Reproduce the listing verbatim.

◆ **Recorded data**
▬▬▬

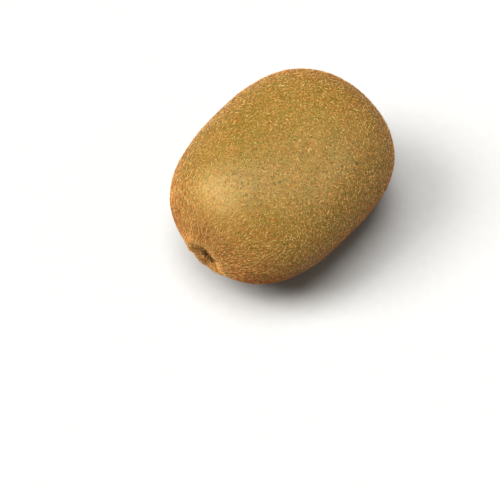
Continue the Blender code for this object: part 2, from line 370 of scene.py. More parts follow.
def noise_value(tree, place, size, detail=2.0):
    """Soft noise from 0 to 1 with lumps of about the given size in millimetres."""
    inputs = {"Vector": place, "Scale": 1 / size, "Detail": detail, "Roughness": 0.55}
    return add_node(tree, "TexNoise", inputs).outputs[0]


def ramp_of(tree, value, tones):
    """Runs from colour to colour. tones is a list of places from 0 to 1 with a colour for each."""
    ramp = add_node(tree, "ValToRGB", {0: value})
    elements = ramp.color_ramp.elements
    while len(elements) < len(tones):
        elements.new(0.5)
    for element, (at, colour) in zip(elements, tones):
        element.position = at
        element.color = colour
    return ramp.outputs[0]


def dot_distance(tree, place, spacing):
    """Distance to the nearest of many scattered dots, as a share of their spacing."""
    inputs = {"Vector": place, "Scale": 1 / spacing, "Randomness": 1.0}
    return add_node(tree, "TexVoronoi", inputs).outputs["Distance"]


def bumped(tree, shader, height, depth):
    """Tilts the light on the surface as if it rose by the depth, in metres, where height is 1."""
    bump = add_node(tree, "Bump", {"Height": height, "Distance": depth, "Strength": 1.0})
    tree.links.new(bump.outputs[0], shader.inputs["Normal"])


print("helpers ready")

# %% [markdown]
# ## The skin
#
# Under the hairs the skin is olive green and tan in soft blotches, dotted with dark pores and with
# specks of rust where a hair has come off. It turns browner towards both ends. Low down it is darkened
# as painted shade, and the flower end's hollow is darkest, also painted shade. The shoulder near that
# end is paler, a painted highlight. This painted highlight and a few small bruises are put where the
# camera sees them, by shooting a ray from it through a pixel. Painting all that by hand would take an
# image. Noise and scattered dots in the fruit's own space need none, have no seams, and keep their true
# size in millimetres from any side.
# The skin is waxy, with a broad soft gloss, so its roughness is middling. The pores are dull, which the
# roughness says too. The shine itself is set low, or a pale floor would show in it as grey between the
# hairs.

# %% Skin material
OLIVE, TAN = screen_colour(127, 108, 34), screen_colour(142, 112, 42)
# END_BROWN is the skin's own browner colour at both ends. HOLLOW_SHADE_BROWN is painted shade in the
# flower end's hollow.
END_BROWN, HOLLOW_SHADE_BROWN = screen_colour(126, 90, 30), screen_colour(80, 52, 20)
# Painted shade: low down on the fruit the skin is darkened towards this brown.
UNDER_SHADE_BROWN = screen_colour(84, 60, 20)
RUST, PORE = screen_colour(192, 104, 46), screen_colour(60, 38, 12)
# A painted highlight: the skin is lightened towards this tan round the spot seen at a pixel.
HIGHLIGHT_TAN, HIGHLIGHT_PIXEL = screen_colour(182, 150, 74), (214, 195)
SKIN_SHINE = 0.18
SKIN_ROUGHNESS, PORE_ROUGHNESS = 0.5, 0.95
BUMP_SIZE, BUMP_DEPTH = 0.45, 0.06 * MM

# Sizes and limits in millimetres, and how strongly each colour shows, from 0 to 1
BLOTCH_SIZE, MOTTLE_SIZE, MOTTLE_STRENGTH = 6.0, 1.1, 0.45
RUST_SPACING, RUST_RADIUS, RUST_STRENGTH = 0.84, 0.25, 0.75
PORE_SPACING, PORE_RADIUS, PORE_STRENGTH = 0.72, 0.34, 0.85
HIGHLIGHT_FROM, HIGHLIGHT_TO, HIGHLIGHT_STRENGTH = 13.0, 3.0, 0.35
BROWN_FROM, BROWN_TO, BROWN_STRENGTH = 28.0, 36.0, 0.75
HOLLOW_EDGE, HOLLOW_DEEP = 6.2, 2.6
# Heights where the painted shade low down starts and is full, its strength, and where it fades out round
# the hollow
UNDER_FROM, UNDER_TO, UNDER_SHADE_STRENGTH = 34.0, 12.0, 0.8
UNDER_NEAR, UNDER_FAR = 8.0, 15.0

flower_middle = set_down + end_points[1] + np.array([0, FLOWER_END_SIDE, FLOWER_END_UP])

# Pixel across and down in the 500 x 500 picture, radius in millimetres, and how strongly it shows
BRUISE = screen_colour(80, 62, 34)
MARKS = [
    (234, 173, 1.3, 0.45), (241, 188.5, 0.45, 0.9), (254, 189, 0.4, 0.8), (279.6, 182, 0.45, 0.9),
    (356.8, 163, 1.0, 0.95), (341.5, 166, 0.8, 0.9), (346.6, 170, 0.6, 0.95), (355, 169.6, 0.8, 0.9),
    (373, 174, 0.5, 0.6), (353, 127, 0.5, 0.6), (386, 141.6, 0.6, 0.6),
]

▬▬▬

◆ **Answer to this exercise**
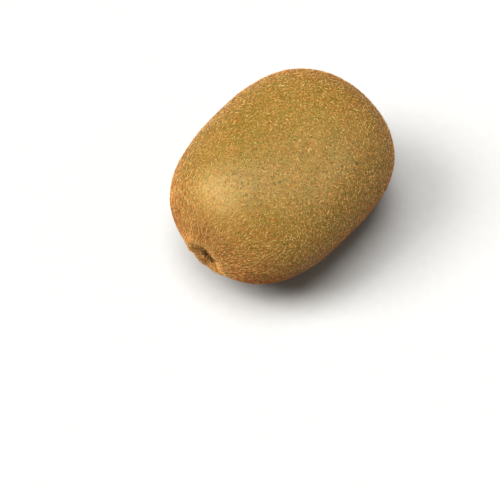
Continue the Blender code for this object: part 2, from line 370 of scene.py. More parts follow.
def noise_value(tree, place, size, detail=2.0):
    """Soft noise from 0 to 1 with lumps of about the given size in millimetres."""
    inputs = {"Vector": place, "Scale": 1 / size, "Detail": detail, "Roughness": 0.55}
    return add_node(tree, "TexNoise", inputs).outputs[0]


def ramp_of(tree, value, tones):
    """Runs from colour to colour. tones is a list of places from 0 to 1 with a colour for each."""
    ramp = add_node(tree, "ValToRGB", {0: value})
    elements = ramp.color_ramp.elements
    while len(elements) < len(tones):
        elements.new(0.5)
    for element, (at, colour) in zip(elements, tones):
        element.position = at
        element.color = colour
    return ramp.outputs[0]


def dot_distance(tree, place, spacing):
    """Distance to the nearest of many scattered dots, as a share of their spacing."""
    inputs = {"Vector": place, "Scale": 1 / spacing, "Randomness": 1.0}
    return add_node(tree, "TexVoronoi", inputs).outputs["Distance"]


def bumped(tree, shader, height, depth):
    """Tilts the light on the surface as if it rose by the depth, in metres, where height is 1."""
    bump = add_node(tree, "Bump", {"Height": height, "Distance": depth, "Strength": 1.0})
    tree.links.new(bump.outputs[0], shader.inputs["Normal"])


print("helpers ready")

# %% [markdown]
# ## The skin
#
# Under the hairs the skin is olive green and tan in soft blotches, dotted with dark pores and with
# specks of rust where a hair has come off. It turns browner towards both ends. Low down it is darkened
# as painted shade, and the flower end's hollow is darkest, also painted shade. The shoulder near that
# end is paler, a painted highlight. This painted highlight and a few small bruises are put where the
# camera sees them, by shooting a ray from it through a pixel. Painting all that by hand would take an
# image. Noise and scattered dots in the fruit's own space need none, have no seams, and keep their true
# size in millimetres from any side.
# The skin is waxy, with a broad soft gloss, so its roughness is middling. The pores are dull, which the
# roughness says too. The shine itself is set low, or a pale floor would show in it as grey between the
# hairs.

# %% Skin material
OLIVE, TAN = screen_colour(127, 108, 34), screen_colour(142, 112, 42)
# END_BROWN is the skin's own browner colour at both ends. HOLLOW_SHADE_BROWN is painted shade in the
# flower end's hollow.
END_BROWN, HOLLOW_SHADE_BROWN = screen_colour(126, 90, 30), screen_colour(80, 52, 20)
# Painted shade: low down on the fruit the skin is darkened towards this brown.
UNDER_SHADE_BROWN = screen_colour(84, 60, 20)
RUST, PORE = screen_colour(192, 104, 46), screen_colour(60, 38, 12)
# A painted highlight: the skin is lightened towards this tan round the spot seen at a pixel.
HIGHLIGHT_TAN, HIGHLIGHT_PIXEL = screen_colour(182, 150, 74), (214, 195)
SKIN_SHINE = 0.18
SKIN_ROUGHNESS, PORE_ROUGHNESS = 0.5, 0.95
BUMP_SIZE, BUMP_DEPTH = 0.45, 0.06 * MM

# Sizes and limits in millimetres, and how strongly each colour shows, from 0 to 1
BLOTCH_SIZE, MOTTLE_SIZE, MOTTLE_STRENGTH = 6.0, 1.1, 0.45
RUST_SPACING, RUST_RADIUS, RUST_STRENGTH = 0.84, 0.25, 0.75
PORE_SPACING, PORE_RADIUS, PORE_STRENGTH = 0.72, 0.34, 0.85
HIGHLIGHT_FROM, HIGHLIGHT_TO, HIGHLIGHT_STRENGTH = 13.0, 3.0, 0.35
BROWN_FROM, BROWN_TO, BROWN_STRENGTH = 28.0, 36.0, 0.75
HOLLOW_EDGE, HOLLOW_DEEP = 6.2, 2.6
# Heights where the painted shade low down starts and is full, its strength, and where it fades out round
# the hollow
UNDER_FROM, UNDER_TO, UNDER_SHADE_STRENGTH = 34.0, 12.0, 0.8
UNDER_NEAR, UNDER_FAR = 8.0, 15.0

flower_middle = set_down + end_points[1] + np.array([0, FLOWER_END_SIDE, FLOWER_END_UP])

# Pixel across and down in the 500 x 500 picture, radius in millimetres, and how strongly it shows
BRUISE = screen_colour(80, 62, 34)
MARKS = [
    (234, 173, 1.3, 0.45), (241, 188.5, 0.45, 0.9), (254, 189, 0.4, 0.8), (279.6, 182, 0.45, 0.9),
    (356.8, 163, 1.0, 0.95), (341.5, 166, 0.8, 0.9), (346.6, 170, 0.6, 0.95), (355, 169.6, 0.8, 0.9),
    (373, 174, 0.5, 0.6), (353, 127, 0.5, 0.6), (386, 141.6, 0.6, 0.6),
]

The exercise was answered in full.